Empathy. It permeated her education in and out of her Jepson School of Leadership Studies classrooms, and Holly McNaughton, ’19, will take it with her when she graduates this May.

“The Jepson School forces students to make the connection between what they are learning in class and in the world outside,” she said. “Jepson ensures the learning doesn’t stop at the end of a 75-minute class.”

This approach to teaching helps students understand complex concepts and systems through the eyes of people affected by them.

“I built a friendship with a sixteen-year-old boy who was a resident at the Bon Air Juvenile Correctional Center,” McNaughton said about her fall 2016 volunteer experience in her Justice and Civil Society class taught by Dr. Julian Hayter.

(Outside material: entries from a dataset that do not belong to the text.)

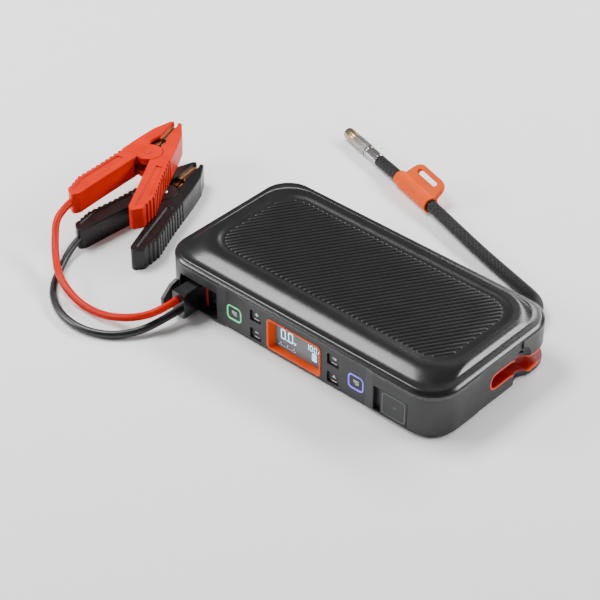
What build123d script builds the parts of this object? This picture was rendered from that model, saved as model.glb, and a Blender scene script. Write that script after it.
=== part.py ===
"""Jump starter pack with a built-in tyre compressor, its air hose and a plug-in set of clamp leads.

Millimetres. X runs along the case, the control side faces -Y, Z is up, and the origin is the middle
of the anti-slip pad that the case stands on.
"""

import os
from math import cos, pi, radians, sin, tan

from build123d import *

os.makedirs("parts", exist_ok=True)

# ---- Case ------------------------------------------------------------------------------------
body_length = 240.0
body_width = 125.0
body_corner = 22.0  # plan radius of the upright corners
pad_stand = 0.8  # the case floats this far above the ground on its pad
seam_height = 33.3
seam_gap = 0.4
rim_height = 2.8  # chamfered edge of the cover
plateau_height = 40.0
wall = 3.0
floor_wall = 2.0
cover_skin = 2.2
lip_height = 2.6
lip_wall = 1.4
fit_gap = 0.15  # clearance of pieces that drop into each other
bottom_edge = 1.4

# ---- Cover plateau and grip pad ----------------------------------------------------------------
plateau_half_length = 109.0
plateau_front = -42.0
plateau_back = 52.5
plateau_corner = 27.0
slope_front = 14.0
slope_back = 3.8
slope_side = 5.0
grip_margin = 10.0
grip_depth = 2.2
grip_thick = 1.6

# ---- Control side ------------------------------------------------------------------------------
panel_half = 61.5
panel_bevel = 6.5
panel_inset = 1.2
row_height = 15.2  # height of the middle of the controls
button_x = 53.5
button_width = 11.2
button_height = 9.8
ring_width = 0.9
button_travel = 0.8
key_x = 34.0
key_rise = 7.3
key_width = 10.0
key_height = 8.6
key_sink = 1.4
key_travel = 0.7
key_gap = 0.25
bezel_width = 47.4
bezel_height = 24.6
bezel_depth = 4.2
lens_width = 41.0
lens_height = 21.4

# ---- USB door ----------------------------------------------------------------------------------
door_left = 69.0
door_right = 97.0
door_bottom = 3.6
door_top = 22.6
door_scoop = 6.0
door_thick = 2.4
door_gap = 0.25
door_pocket = 3.0
door_pin_radius = 0.8
door_barrel_radius = 1.35
door_pin_gap = 0.06
usb_c_x = 81.0
usb_c_size = (9.0, 3.3)
usb_a_x = 90.0
usb_a_size = (5.7, 13.1)
usb_depth = 14.0

# ---- Output port and plug ----------------------------------------------------------------------
port_left = -103.0
port_right = -68.5
port_top = 25.0
port_depth = 7.0
plug_x = -89.6
plug_z = 13.4
plug_width = 10.8
plug_height = 19.5
plug_length = 21.2
plug_shoulder_gap = 1.0  # between the plug's shoulder and the back of the port
nose_width = 9.2
nose_height = 17.6
nose_length = 13.0
socket_clearance = 0.2
socket_wall = 2.4
socket_proud = 0.9  # the socket stands this far out of the back of the port
contact_pitch = 9.2
contact_radius = 2.6
flap_length = 16.5
flap_thick = 3.4

# ---- Hose channel ------------------------------------------------------------------------------
channel_depth = 12.0
channel_height = 13.3
channel_front = -6.5
channel_front_height = 16.0
channel_back_height = 10.25
dip_start = 15.0
dip_end = 33.0
liner_wall = 1.2
pocket_wall = 2.0
scoop_y = 25.6
scoop_radius = 11.0
scoop_depth = 4.0
scoop_top = 19.0
end_inset_front = -19.5
end_inset = 1.2

# ---- Hose and tyre-valve coupler -----------------------------------------------------------------
hose_diameter = 9.0
gland_x = 90.0
gland_radius = 5.2
ferrule_length = 15.0
ferrule_radius = 4.8
coupler_length = 17.0
coupler_radius = 4.9
collar_length = 13.0
collar_radius = 4.6
valve_thread_radius = 3.85
valve_thread_depth = 9.5
hose_points = [
    (gland_x, body_width / 2 + 1.3, channel_back_height),
    (gland_x, 81.5, 8.4),
    (80.5, 96.0, 5.4),
    (62.0, 102.5, 4.6),
    (18.0, 115.0, 5.0),
    (-36.0, 133.0, 6.1),
    (-88.5, 150.0, 6.1),
    (-112.2, 157.5, 5.0),
]
tab_start = 28.0  # distance of the pull tab from the ferrule, along the hose
tab_length = 42.0
tab_wall = 1.5
tab_reach = 18.8
tab_thick = 3.2
tab_tilt = 34.0
tab_corner = 8.0

# ---- Clamp leads --------------------------------------------------------------------------------
lead_diameter = 5.4
clamp_thick = 16.4
clamp_side = 2.4
clamp_layer_gap = 0.5
pivot_radius = 2.0
ear_radius = 10.0
red_pivot = (-216.9, 19.9)
red_turn = 18.0
black_pivot = (-190.0, 8.0)
black_turn = 10.0
black_clamp_base = 0.0
red_clamp_base = black_clamp_base + clamp_thick + clamp_layer_gap
plug_face = -body_width / 2 + port_depth - plug_shoulder_gap - plug_length
red_points = [
    (plug_x - 1.4, plug_face, 16.5),
    (-91.3, -90.5, 16.2),
    (-98.0, -100.5, 12.6),
    (-111.0, -107.5, 8.0),
    (-128.5, -111.5, 3.6),
    (-148.0, -112.5, 2.8),
    (-166.0, -110.0, 6.5),
    (-181.0, -104.0, 9.6),
    (-196.0, -92.5, 10.6),
    (-207.0, -82.5, 15.5),
    (-214.5, -74.0, 22.5),
    (-218.6, -61.0, 25.0),
    (-220.4, -52.5, 25.2),
]
black_points = [
    (plug_x - 1.4, plug_face, 7.3),
    (-91.8, -92.0, 6.8),
    (-97.5, -109.0, 4.0),
    (-110.0, -123.5, 2.8),
    (-129.0, -131.0, 2.8),
    (-149.0, -129.5, 2.8),
    (-167.0, -121.5, 2.8),
    (-180.5, -109.0, 2.8),
    (-189.5, -94.5, 2.8),
    (-197.0, -81.5, 3.8),
    (-201.0, -70.5, 6.4),
    (-202.8, -58.5, 8.2),
]

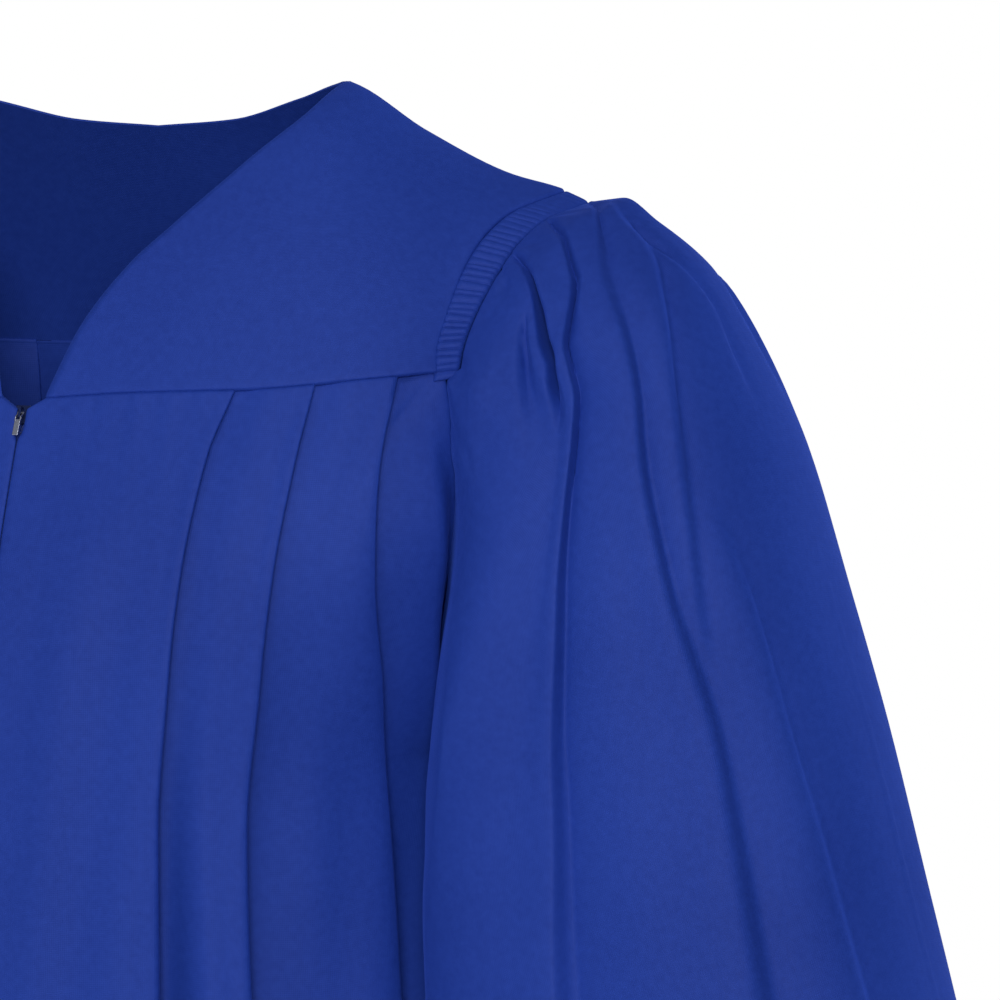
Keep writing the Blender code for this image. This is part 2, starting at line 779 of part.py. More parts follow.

“My intellectual self was engaged in our class discussions about the historical causes that contributed to the flawed criminal justice system we have today,” she said. “My volunteer experience engaged me as a person.”

Although she doesn’t know what offense led to the teen’s incarceration, she said she does know that he believed the system was working against him and that he was not optimistic about his upcoming court appearance.

“My time with him was coming to an end,” McNaughton said, “but his time in the system didn’t have an end in sight. He likely wouldn’t go home for Christmas. Jepson gave me proximity to the real experience. After this, I have been unable to consider the criminal justice system from solely a sterile, intellectual perspective. Instead, I take that lesson in empathy with me when considering flawed systems.”

Her Jepson internship with business publication Fast Company Magazine in New York City provided another opportunity to connect theory to practice. “I was able to relate a lot of my Theories and Models of Leadership coursework to my internship,” she said of her 2018 summer experience in sales and marketing.

“The magazine was going through a merger with another magazine, while also adapting to the digital age,” McNaughton said. “Many employees were gravitating toward a charismatic leader, who made them feel secure in this time of transition.”

Her participation on the Jepson School’s Ethics Bowl team last semester further enhanced her ability to consider others’ motivations and opinions. She and her three teammates debated ethical issues with other collegiate teams at the Southeast Regional Ethics Bowl Competition in Florida in November.

“Being in the Ethics Bowl taught me to intentionally and critically outline my arguments and anticipate what my opponents would say in response,” McNaughton said. “It comes back to the empathy piece—understanding different perspectives on complex issues.”

Two classes taught by Dr. Jessica Flanigan—Leadership Ethics and Ethical Decision Making in Health Care—introduced her to philosophical thinking this year, said the senior from Providence, R.I. “These classes forced me to consider my own ideas that I thought were set in stone. Even as a senior, Jepson introduced me to new fields of study that I am just now learning that I love.”

After graduation, McNaughton will use her empathetic, interpersonal skills when she joins the New York City office of AlphaSights, a professional services firm. As an associate on the client services team, she’ll connect business leaders to industry experts willing to share their knowledge.

“The combination of my leadership studies and psychology majors has helped me understand what motivates people and given me the capacity to find common ground with anyone I come in contact with,” she said. “Understanding how to build a connection with others will be very useful.”